In this case, the South African Human Rights Commission is taking submissions from members of the public, they are taking the situation seriously in an endeavour not to sink back into the Apartheid that consumed the country for so many years. Contrast that with the experiences of Pat here in Australia. Whilst the complainant made to the AHRC in Australia must be made by the victim, not members of the public, why would one bother when the gerrymander that is in place means that it will not only be ignored, but perpetuated because of the Commission’s inaction, lack of independence and transparency?

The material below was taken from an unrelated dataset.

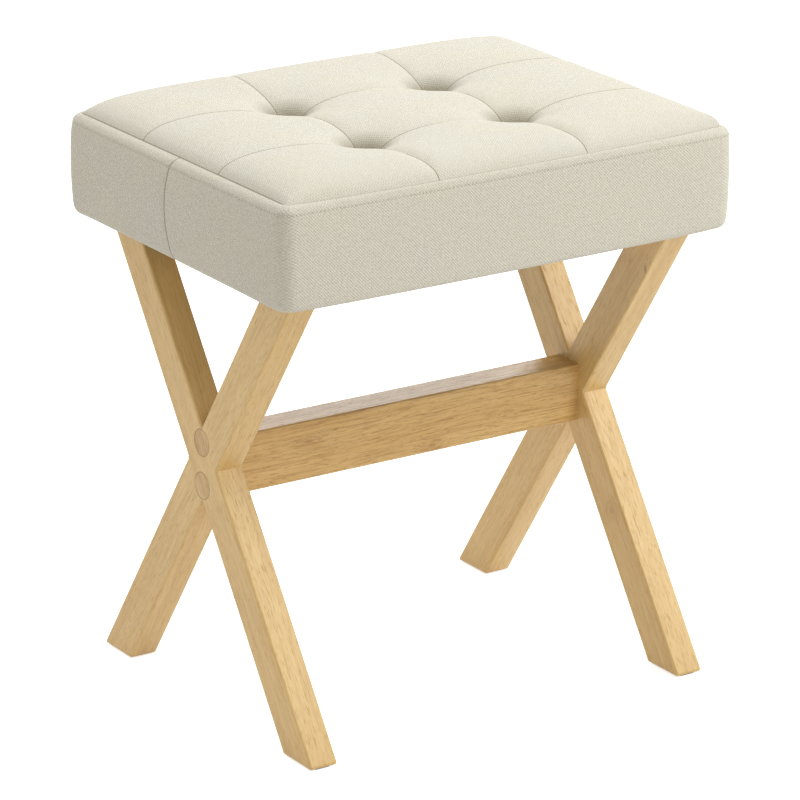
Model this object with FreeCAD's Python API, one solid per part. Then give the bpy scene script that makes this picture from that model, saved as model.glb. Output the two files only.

And so I come back to my opening statement and title: Do as I say, don’t do as I do. The rule of law it seems only applies to those with influence or connection to those in positions of power. There is no point in reporting a crime to a corrupt police force, human rights commission or public service commission if they are not going to be subject to the same set of rules as the general poplic. This is where the most fundamental breakdown of our democracy occurs. This is why people become disillusioned, distrustful and advocates for change. This is when the only recourse for a complainant becomes to make an appeal to the United Nations Human Rights Council through the Office of the High Commissioner for Human Rights. Double standards are always a bad idea. The resultant disillusionment can lead only one way – to the decimation of the bonds of society. The democratic state creates its own gadfly when it subverts its own rule of law.